House Price Bubbles 2.0 In Pictures

Courtesy of ZeroHedge. View original post here.

By Mark Hanson Of M Hanson Advisers

Bottom Line: House prices and end-user, shelter-buyer fundamentals have never been further apart in key, economically significant cities.

The two charts presented in this note highlight just how diverged house prices have become from end-user, shelter-buyer, employment and income fundamentals in the most populated, economically significant US cities.

I maintain that House prices are always drawn to the purchasing power — or, economic strength — of the end-user, shelter-buyer cohort, as the dominant, permanent demand driver.

But, sometimes House prices, like other asset prices, go through periods of separation from end-user, shelter-buyer cohort fundamentals.  And based on the most recent data of incomes, mortgage rates, and House prices in key cities around the nation, house prices and end-user fundamentals have never been further apart.  Even in Bubble 1.0, the divergence wasn’t this bad because exotic loans, which were the incremental driver of House prices, made for legitimately low monthly payments.

Some positive or negative divergences can be solved through lots of time, as the economy shrinks or grows.  But, over the past several years, as the economy barely grew each year, house prices soared at a pace that exceeded Bubble 1.0 in most regions.

As such, it’s reasonable to assume that the massive divergence in most key metros has been driven largely from the three things that just so happen to be present in all bubbles throughout history; SPECULATION, LEVERAGE, AND EASING CREDIT STANDARDS, regardless if on an individual, corporate, financial market, or Gov’t level.

* * *

THINK ABOUT IT THIS WAY…

If everybody had to buy a house the exact same way — say, with a 30-year fixed, fully-documented mortgage and 20% down — HOUSE PRICES could never detach from the end-user, shelter-buyer employment and income fundamentals for a particular region. In other words, HOUSE PRICES would be attached to and track these fundamentals, perfectly.
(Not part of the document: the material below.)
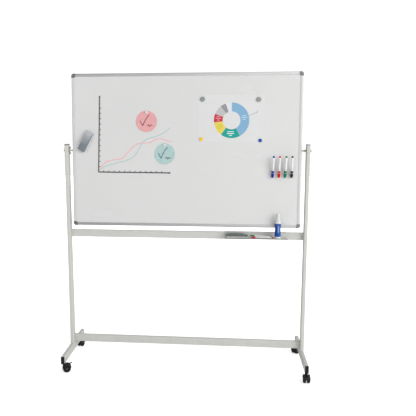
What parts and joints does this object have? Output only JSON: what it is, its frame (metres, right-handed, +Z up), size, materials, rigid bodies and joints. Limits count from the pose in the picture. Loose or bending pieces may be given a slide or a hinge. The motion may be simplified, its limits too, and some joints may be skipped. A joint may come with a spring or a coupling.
{
  "type": "rolling whiteboard",
  "caption": "Double-sided whiteboard in an aluminium frame that turns end over end between two uprights of a wheeled tube stand with a sliding pen tray.",
  "frame": {"origin": "on the floor, midway between the two uprights, and at the middle of the outline from front to rear: the uprights' middle plane is at y = +0.013", "axes": "+X to the right of a person facing the board, -Y towards that person, +Z up. At rest the board leans back 2.6 degrees about the X axis through its studs, so it is vertical at board_flip = +2.6 degrees"},
  "size_m": [1.6297, 0.516, 1.9554],
  "materials": {
    "stand_paint": "light grey powder coat, fine satin texture",
    "tray_paint": "light grey powder coat, satin",
    "anodised_aluminium": "natural anodised, satin, drawn lengthways",
    "enamel": "white glossy baked writing enamel on steel",
    "core_board": "brown board, hidden between the sheets",
    "corner_plastic": "dark grey moulded plastic",
    "cap_plastic": "grey moulded plastic",
    "black_plastic": "black moulded plastic, satin",
    "wheel_plastic": "black hard tread plastic",
    "zinc_steel": "zinc plated, slightly warm",
    "bush_plastic": "off-white plastic bush"
  },
  "bodies": {
    "stand": {"rail_bolt_upper_left": "zinc_steel", "rail_bolt_lower_left": "zinc_steel", "foot_bolt_left": "zinc_steel", "pivot_bush_left": "bush_plastic", "upright_left": "stand_paint", "foot_left": "stand_paint", "upright_cap_left": "cap_plastic", "foot_cap_front_left": "black_plastic", "foot_cap_rear_left": "black_plastic", "rail_bolt_upper_right": "zinc_steel", "rail_bolt_lower_right": "zinc_steel", "foot_bolt_right": "zinc_steel", "pivot_bush_right": "bush_plastic", "upright_right": "stand_paint", "foot_right": "stand_paint", "upright_cap_right": "cap_plastic", "foot_cap_front_right": "black_plastic", "foot_cap_rear_right": "black_plastic", "upper_rail": "stand_paint", "lower_rail": "stand_paint", "caster_stem_front_left": "zinc_steel", "caster_stem_front_right": "zinc_steel", "caster_stem_rear_left": "zinc_steel", "caster_stem_rear_right": "zinc_steel"},
    "board": {"panel_core": "core_board", "writing_surface_front": "enamel", "writing_surface_rear": "enamel", "frame_top": "anodised_aluminium", "frame_bottom": "anodised_aluminium", "frame_left": "anodised_aluminium", "frame_right": "anodised_aluminium", "corner_cap_top_left": "corner_plastic", "corner_cap_top_right": "corner_plastic", "corner_cap_bottom_left": "corner_plastic", "corner_cap_bottom_right": "corner_plastic", "pivot_stud_left": "zinc_steel", "cap_nut_left": "zinc_steel", "pivot_stud_right": "zinc_steel", "cap_nut_right": "zinc_steel"},
    "wing_nut_left": {"wing_nut_left": "zinc_steel"},
    "wing_nut_right": {"wing_nut_right": "zinc_steel"},
    "pen_tray": {"pen_tray": "tray_paint"},
    "caster_front_left": {"caster_hood_front_left": "black_plastic", "caster_axle_front_left": "zinc_steel"},
    "wheel_a_front_left": {"caster_wheel_a_front_left": "wheel_plastic"},
    "wheel_b_front_left": {"caster_wheel_b_front_left": "wheel_plastic"},
    "brake_lever_front_left": {"brake_lever_front_left": "black_plastic"},
    "caster_front_right": {"caster_hood_front_right": "black_plastic", "caster_axle_front_right": "zinc_steel"},
    "wheel_a_front_right": {"caster_wheel_a_front_right": "wheel_plastic"},
    "wheel_b_front_right": {"caster_wheel_b_front_right": "wheel_plastic"},
    "brake_lever_front_right": {"brake_lever_front_right": "black_plastic"},
    "caster_rear_left": {"caster_hood_rear_left": "black_plastic", "caster_axle_rear_left": "zinc_steel"},
    "wheel_a_rear_left": {"caster_wheel_a_rear_left": "wheel_plastic"},
    "wheel_b_rear_left": {"caster_wheel_b_rear_left": "wheel_plastic"},
    "caster_rear_right": {"caster_hood_rear_right": "black_plastic", "caster_axle_rear_right": "zinc_steel"},
    "wheel_a_rear_right": {"caster_wheel_a_rear_right": "wheel_plastic"},
    "wheel_b_rear_right": {"caster_wheel_b_rear_right": "wheel_plastic"}
  },
  "joints": [
    {"name": "board_flip", "type": "hinge", "parent": "stand", "child": "board", "pos_m": [0, 0.013, 1.455], "axis": [1, 0, 0], "continuous": true},
    {"name": "wing_nut_left_turn", "type": "hinge", "parent": "board", "child": "wing_nut_left", "pos_m": [-0.7708, 0.013, 1.455], "axis": [1, 0, 0], "range_deg": [-180, 180]},
    {"name": "wing_nut_right_turn", "type": "hinge", "parent": "board", "child": "wing_nut_right", "pos_m": [0.7708, 0.013, 1.455], "axis": [1, 0, 0], "range_deg": [-180, 180]},
    {"name": "tray_slide", "type": "slide", "parent": "stand", "child": "pen_tray", "axis": [1, 0, 0], "range_m": [-1.035, 0.106]},
    {"name": "caster_swivel_front_left", "type": "hinge", "parent": "stand", "child": "caster_front_left", "pos_m": [-0.78875, -0.205, 0.05], "axis": [0, 0, 1], "continuous": true},
    {"name": "wheel_a_front_left_spin", "type": "hinge", "parent": "caster_front_left", "child": "wheel_a_front_left", "pos_m": [-0.77588, -0.18708, 0.025], "axis": [-0.3256, 0.9455, 0], "continuous": true},
    {"name": "wheel_b_front_left_spin", "type": "hinge", "parent": "caster_front_left", "child": "wheel_b_front_left", "pos_m": [-0.76758, -0.2112, 0.025], "axis": [-0.3256, 0.9455, 0], "continuous": true},
    {"name": "brake_front_left", "type": "hinge", "parent": "caster_front_left", "child": "brake_lever_front_left", "pos_m": [-0.767, -0.19751, 0.0534], "axis": [-0.3256, 0.9455, 0], "range_deg": [0, 9]},
    {"name": "caster_swivel_front_right", "type": "hinge", "parent": "stand", "child": "caster_front_right", "pos_m": [0.78875, -0.205, 0.05], "axis": [0, 0, 1], "continuous": true},
    {"name": "wheel_a_front_right_spin", "type": "hinge", "parent": "caster_front_right", "child": "wheel_a_front_right", "pos_m": [0.8015, -0.223, 0.025], "axis": [1, 0, 0], "continuous": true},
    {"name": "wheel_b_front_right_spin", "type": "hinge", "parent": "caster_front_right", "child": "wheel_b_front_right", "pos_m": [0.776, -0.223, 0.025], "axis": [1, 0, 0], "continuous": true},
    {"name": "brake_front_right", "type": "hinge", "parent": "caster_front_right", "child": "brake_lever_front_right", "pos_m": [0.78875, -0.228, 0.0534], "axis": [1, 0, 0], "range_deg": [0, 9]},
    {"name": "caster_swivel_rear_left", "type": "hinge", "parent": "stand", "child": "caster_rear_left", "pos_m": [-0.78875, 0.231, 0.05], "axis": [0, 0, 1], "continuous": true},
    {"name": "wheel_a_rear_left_spin", "type": "hinge", "parent": "caster_rear_left", "child": "wheel_a_rear_left", "pos_m": [-0.77897, 0.21123, 0.025], "axis": [0.9877, -0.1564, 0], "continuous": true},
    {"name": "wheel_b_rear_left_spin", "type": "hinge", "parent": "caster_rear_left", "child": "wheel_b_rear_left", "pos_m": [-0.80416, 0.21522, 0.025], "axis": [0.9877, -0.1564, 0], "continuous": true},
    {"name": "caster_swivel_rear_right", "type": "hinge", "parent": "stand", "child": "caster_rear_right", "pos_m": [0.78875, 0.231, 0.05], "axis": [0, 0, 1], "continuous": true},
    {"name": "wheel_a_rear_right_spin", "type": "hinge", "parent": "caster_rear_right", "child": "wheel_a_rear_right", "pos_m": [0.7881, 0.20895, 0.025], "axis": [0.7986, -0.6018, 0], "continuous": true},
    {"name": "wheel_b_rear_right_spin", "type": "hinge", "parent": "caster_rear_right", "child": "wheel_b_rear_right", "pos_m": [0.76773, 0.2243, 0.025], "axis": [0.7986, -0.6018, 0], "continuous": true}
  ]
}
But, in times, of increased speculation, leverage, and declining credit standards, the end-user, shelter-buyer employment and income fundamentals get drowned-out and asset prices attach to the incremental spec and high-leverage drivers.  How long and far asset prices are driven by the incremental, spec and leverage drivers determines the scope of the divergence and ultimately the possible downside risk in an asset class.

For housing, in particular, using these data, I can easily calculate the potential HOUSE PRICE downside in each area.

Bottom line This massive HOUSE PRICE/fundamentals divergence will close at some point, either from surging wages, plunging credit standards or rates (make monthly payments less), falling HOUSE PRICES, or a combo of all three. 

* * *

Onto the data.

A big problem with house prices experiencing even a “moderate” correction of 10% to 20% — already underway in many of the most over-priced regions — is with between 40% and 50% of all house purchases for years being of the “less than 10% down” variety — and because it takes 8% to 10% equity to sell plus the 3% to 10% down payment on the new house — it doesn’t take much downside to swamp the nation in “NEGATIVE EQUITY” once again. And we know for certain that many homeowners rather pay their credit cards and car payments before their mortgage when they are underwater.

* * *

ITEM 1)  Household income INCREASE needed to Buy the Median Priced House in Key Cities.

Bottom Line:  On a “national” basis the divergence isn’t too bad…6%.  But, in the key cities that drive the US economy, Bubble 2.0 has blown large.  This represents significant downside, especially in the sand states, just like in Bubble 1.0.

ITEM 2)  DIVERGENCE between Actual Household Income & Income Needed to Buy the Median Priced House.

Bottom Line:  Here too, on a “national” basis the divergence isn’t too bad…-6%.  But, in the key cities that drive the US economy, Bubble 2.0 has blown large.